According to this line of thinking, Iran getting it's first nukes puts us very, very close to Tel Aviv disappearing into a mushroom cloud, or some terrorist organization smuggling an a-bomb into the US. The solution, proponents seem to feel, is to put a very clear line in the sand out there, and if Iran tries to cross it, either stage a serious bombing/missile campaign against their nuclear infrastructure or make a series of lightning raids against Iranian nuclear installations using ground forces. Perhaps some of this comes from the lesson which some of drawn from the Iraq war, which is essentially that while pacifying an unwilling Middle Eastern population is a nightmare, there's not much of any country in the region which is capable of withstanding a couple US armored columns. Why not, the thinking goes, invade, destroy the nuclear facilities, and then simply leave, letting the existing Iranian government sort out the pieces afterwards.

There are two main questions opened up by this line of thinking.

The first is strictly practical: Do we really have the military resources to successfully destroy Iran's nuclear infrastructure, and is it vaguely realistic to imagine we could roll in, destroy that infrastructure, and get out again without causing a wider regional war?

The other question is: From both a moral and political perspective, can getting close to attaining the technology that would allow the building of a weapon which could in turn be used against us be considered "an attack" which justifies a military response? War is never a desired outcome, and there would doubtless be many innocent people killed if the US attempted to wipe out Iran's nuclear program. On the other hand, if Iran is allowed to "go nuclear" then it will then be holding the nuclear threat over civilian populations, both of local powers (primarily Israel) and possibly against the US as well. And in turn, the only way other nuclear powers such as the US would have of deterring Iran from using its newfound nuclear weapons would be by holding out the threat of a nuclear counterstrike, thus overshadowing all Iranian civilians with the danger of nuclear war. Ironically, it is possible that the only way to prevent a nuclear war with Iran with any certainty is to fight a conventional war with them first.

At Most a Regional Threat
The other line of thinking puts much less pressure on us right now. The question is, what does it open us up for in the future: "Say Iran goes nuclear within the next five years, which is quite possible. Even so, it's a regional threat on the other side of the world. Iran's air force is negligible. They certainly don't have stealth bombers. And rogue military powers (witness North Korea's recent escapades) simply don't have very good missile technology. So, short of smuggling something in to a port by ship, there's simply no way that Iran could stage a nuclear attack on the US or even Europe any time soon.
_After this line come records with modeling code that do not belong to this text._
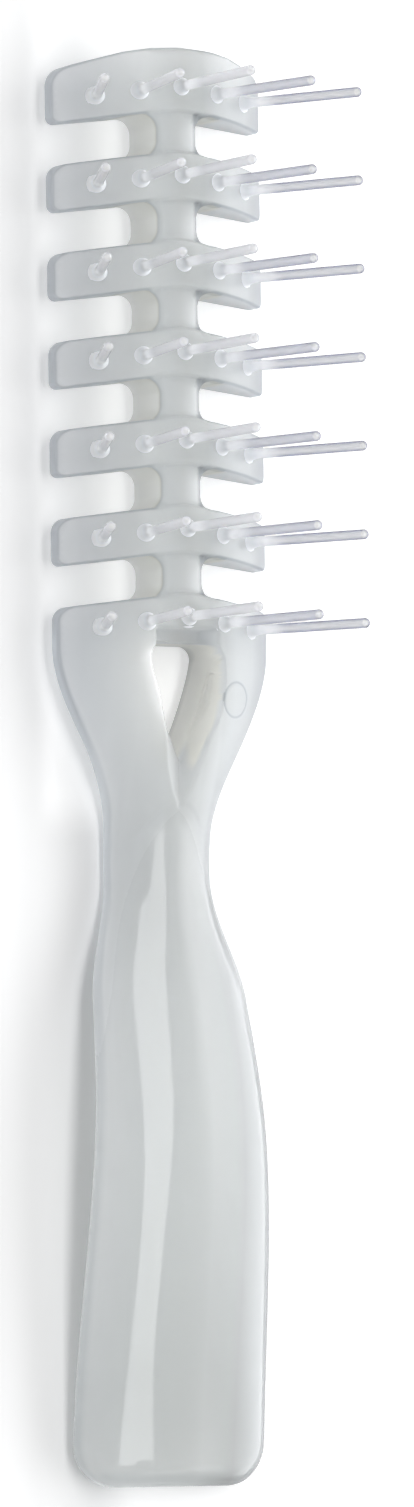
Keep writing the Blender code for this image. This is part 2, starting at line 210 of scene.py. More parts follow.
# Vent, with the pocket above it and the groove below
# The mould's two halves touch here, so the opening goes right through below the last row. Its
# walls taper towards the back, a pocket leads into it, and a groove runs on from its point.
VENT_TOP = LAST_ROW + 4.0 * MM
VENT_HALF = 6.25 * MM
VENT_CORNER = 2.1 * MM
VENT_SIDE = VENT_TOP + VENT_CORNER
VENT_END = VENT_TOP + 18.4 * MM
VENT_CURVE = 1.3
VENT_DRAFT = 0.35 * MM
VENT_POINT = 0.5 * MM
VENT_STEPS = 26
VENT_CROWDING = 0.8
RIGHT_FLANK = [(VENT_TOP, 5.4 * MM), (97.0 * MM, 6.85 * MM), (101.7 * MM, 7.05 * MM),
               (104.8 * MM, 6.5 * MM), (109.6 * MM, 4.4 * MM), (112.8 * MM, 3.35 * MM),
               (117.5 * MM, 1.6 * MM), (120.2 * MM, 0.4 * MM)]
LEFT_FLANK = [(VENT_TOP, 5.4 * MM), (97.0 * MM, 6.4 * MM), (101.7 * MM, 5.2 * MM),
              (104.8 * MM, 4.3 * MM), (109.6 * MM, 3.5 * MM), (112.8 * MM, 3.1 * MM),
              (117.5 * MM, 1.6 * MM), (120.2 * MM, 0.4 * MM)]
DISH_SLOPES = [(VENT_TOP, 4.2), (103.0 * MM, 4.2), (108.0 * MM, 1.6), (112.5 * MM, 0.72), (120.2 * MM, 0.6)]
DISH_DEEPEST = 3.9 * MM
DISH_END = 115.0 * MM
DISH_NEAR = 0.5 * MM
DISH_FAR = 2.0 * MM
DISH_FADE = 2.5 * MM
DISH_LINES = (-0.45 * MM, -0.12 * MM, 0.12 * MM)
DISH_SPACING = 0.3 * MM
POCKET_TOP = LAST_ROW + 1.5 * MM
POCKET_DEPTH = 4.1 * MM
POCKET_FLOOR = 3.7 * MM
POCKET_MOUTH = 5.9 * MM
POCKET_WALL = 0.6 * MM
ARCH_TOP = 118.8 * MM
ARCH_CURVE = 150.0
ARCH_DROP = 0.15 * MM
ARCH_BAND = 1.2 * MM
ARCH_FADE = 24.0 * MM
ARCH_HALF = 5.0 * MM
ARCH_BLEND = 2.0 * MM
MARK_AT = Vector((9.8 * MM, 103.1 * MM))
MARK_RADIUS = 2.75 * MM
MARK_LINE = 0.3 * MM
MARK_WIDTH = 0.1 * MM
MARK_DEPTH = 0.18 * MM
MARK_POINTS = 64


def vent_side(draft):
    """Points down the +X side of the vent, drawn in by the draft of its walls."""
    half = VENT_HALF - draft
    middle = Vector((0.0, VENT_TOP))
    points = [middle] + round_corner(middle, Vector((half, VENT_TOP)), Vector((half, VENT_END)), VENT_CORNER)
    for step in range(1, VENT_STEPS + 1):
        share = (step / VENT_STEPS) ** VENT_CROWDING
        reach = max(0.0, VENT_HALF * (1 - share ** VENT_CURVE) - draft)
        blunted = math.sqrt(reach * reach + VENT_POINT * reach * (1 - reach / half))
        points.append(Vector((blunted, VENT_SIDE + (VENT_END - VENT_SIDE) * share)))
    return points


def arch(x):
    """Station of the arched ridge that ends the fork, where the polished neck begins."""
    return ARCH_TOP + ARCH_CURVE * x * x


def from_mark(x, station):
    """Distance from the round line that the ejector left."""
    return abs((Vector((x, station)) - MARK_AT).length - MARK_RADIUS)


def front_drop(x, station):
    """How far the front lies below its plain dome: spine, pocket, vent, arch, dip, heel and mark."""
    across = abs(x)
    drop = 0.0
    row = math.floor((station - FIRST_ROW) / ROW_PITCH)
    if 0 <= row < ROWS - 1:
        seat = FIRST_ROW + row * ROW_PITCH + swept(x)
        inside = min(station - seat - RIB_HALF, seat + ROW_PITCH - RIB_HALF - station)
        drop = SPINE_DROP * smooth_step(-SPINE_STEP, SPINE_STEP, inside)
    if POCKET_TOP < station < VENT_TOP + VENT_CORNER:
        flank = 1 - smooth_step(POCKET_FLOOR, POCKET_MOUTH, across)
        drop = max(drop, POCKET_DEPTH * flank * smooth_step(POCKET_TOP, POCKET_TOP + POCKET_WALL, station))
    if VENT_TOP < station < RIGHT_FLANK[-1][0]:
        half = flowing(RIGHT_FLANK if x > 0 else LEFT_FLANK, station)
        drop = max(drop, min(DISH_DEEPEST, flowing(DISH_SLOPES, station) * (half - across)))
    past_arch = station - arch(across)
    if past_arch > 0:
        ridge = ARCH_DROP * (1 - smooth_step(ARCH_HALF, ARCH_HALF + ARCH_BLEND, across))
        drop += ridge * smooth_step(0.0, ARCH_BAND, past_arch) * (1 - smooth_step(0.0, ARCH_FADE, past_arch))
    drop += DIP * smooth_step(ARCH_TOP, DIP_END, station) * (1 - smooth_step(DIP_END, DIP_FADE, station))
    drop += HEEL_DROP * (max(0.0, station - LENGTH + HEEL_FALL) / HEEL_FALL) ** 2
    drop += MARK_DEPTH * (1 - smooth_step(0.0, MARK_LINE, from_mark(x, station)))
    return drop


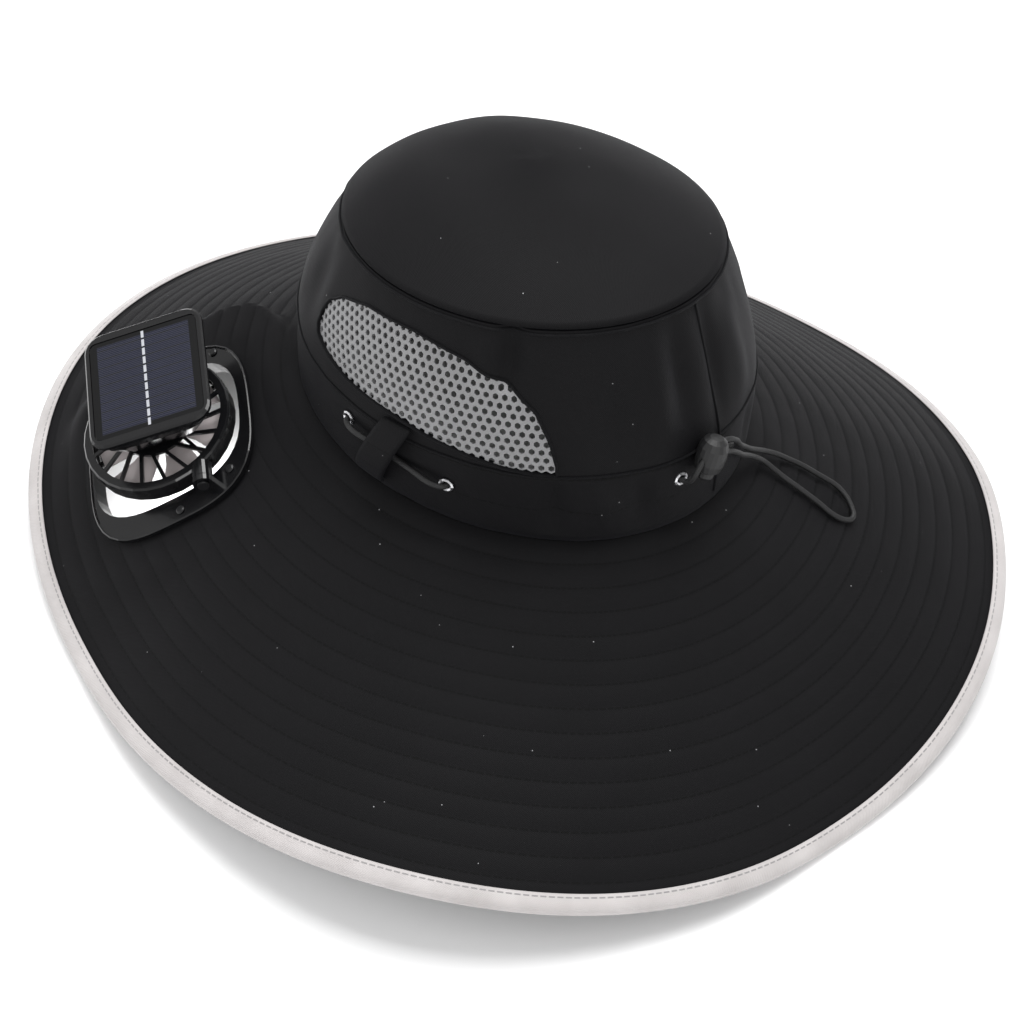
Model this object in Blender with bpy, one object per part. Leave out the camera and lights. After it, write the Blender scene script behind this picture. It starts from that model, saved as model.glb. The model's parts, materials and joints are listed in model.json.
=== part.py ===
"""Wide-brimmed cloth sun hat with a tilting solar fan let into its brim.

While the pieces are made, the oval seam between crown and brim lies at about z = 0, with +Z up,
-Y the front and +X the wearer's left. At the end one empty carries every piece, so that the
middle of the hat's footprint on the floor is the origin. All lengths are in metres.
"""
import math
from collections import namedtuple

import bmesh
import bpy
from mathutils import Matrix, Vector

# Head opening and crown
HEAD_HALF_LENGTH = 0.1049
HEAD_HALF_WIDTH = 0.0920
SEAM_SLOPE_LEFT = 0.003
SEAM_SLOPE_BACK = -0.016
TIP_HALF_LENGTH = 0.0818
TIP_HALF_WIDTH = 0.0780
TIP_HEIGHT = 0.0876
TIP_FORWARD = 0.0028
TIP_SLOPE_LEFT = 0.060
TIP_SLOPE_BACK = 0.072
WALL_BULGE = 0.0075
DOME_HEIGHT = 0.030
DOME_FORWARD = 0.012
BAND_HEIGHT = 0.0325
CLOTH = 0.0016
GAP = 0.0003

# Brim and its edge
BRIM_WIDTH = 0.1508
BRIM_CLOTH = 0.0024
BRIM_LIP = 0.0034
BINDING_WIDTH = 0.0065
BINDING_CLOTH = 0.0010
MEAN_DROOP = math.radians(33.3)

# Drawcord, its eyelets and the loops over it
CORD_RADIUS = 0.00125
EYELET_RADIUS = 0.0034
EYELET_BORE = 0.0019
EYELET_THICK = 0.0009
LOOP_WIDTH = 0.0145
LOOP_CLOTH = 0.0016
LOOP_STAND = 0.0050
SIDE_CORD_STAND = 0.0018
LOCK_RADIUS = 0.0065
LOCK_LENGTH = 0.0165
LOCK_CENTRE = Vector((0.0118, 0.1080, 0.0358))
LOCK_LEAN = math.radians(14)
BUTTON_RADIUS = 0.0038
BUTTON_PROUD = 0.0030
BUTTON_TRAVEL = 0.0018
RUNNING_GAP = 0.0003

# Solar fan: its place on the brim, then its moulded base
FAN_ANGLE = math.radians(315.6)
FAN_SHARE = 0.468
FAN_TILT = math.radians(37.1)
FAN_TILT_TOWARDS = math.radians(-26.2)
FAN_SPIN = math.radians(-16.5)
FLAT_MARGIN = 0.0145
FLAT_BLEND = 0.010
FLANGE_HALF = 0.0443
FLANGE_SQUARENESS = 3.2
FLANGE_THICK = 0.0019
FLANGE_LIP = 0.0008
HOLE_HALF_U = 0.0404
HOLE_HALF_V = 0.0335
HOLE_CENTRE = Vector((0.0020, -0.0025))
HOLE_SQUARENESS = 3.0
COLLAR_WALL = 0.0014
COLLAR_DEPTH = 0.0060
BACKING_THICK = 0.0014
SCREW_RADIUS = 0.0021
SCREW_THICK = 0.0007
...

Even Israel would be comparatively safe, since they have perhaps the strongest air force in the region, already have a reliable nuclear arsenal for deterrence, and the sort of missile technology Iran currently has might well not be better than 50% reliable at successfully hitting a major Israeli city. Thus, the US can afford to sit back and wait to see what develops."

While sitting back and waiting to see what a nuclear Iran would do is certainly an alarming concept, it does strike me as moderately unlikely that a) Iran would develop all that good a nuclear weapon, b) they would develop any time in the near future missiles reliable enough to deliver a warhead with any reliability, must less at any distance, and c) that they could successfully smuggle a warhead into the US by any other means.

All of these are certainly possible, no one should kid themselves that they aren't, but they're not very likely. So weighed against the near certainty of having to go to war with Iran if we are committed to military action rather than allowing them to go nuclear, there's a certain attractiveness to waiting and seeing. It's possible a nuclear Iran would never use its weapons, and if it did, the chances are at least decent that it would do so by attacking another country in the region (probably Israel) and that the bomb would either fail to go off or miss. (If that happened, one assumes there would be pretty wide consensus that it was now definitely time to invade Iran, with even other Islamic countries willing to either join in or look the other way.)

Still, the great uncertainly in this approach is that it stakes a very great deal on the assumption that Iran would be either too wise or too incompetent to hurt us. Given that these are opposite extremes, there's always the danger they would be wise enough not to e incompetent, but not wise enough to avoid a war. And then things could be very, very bad.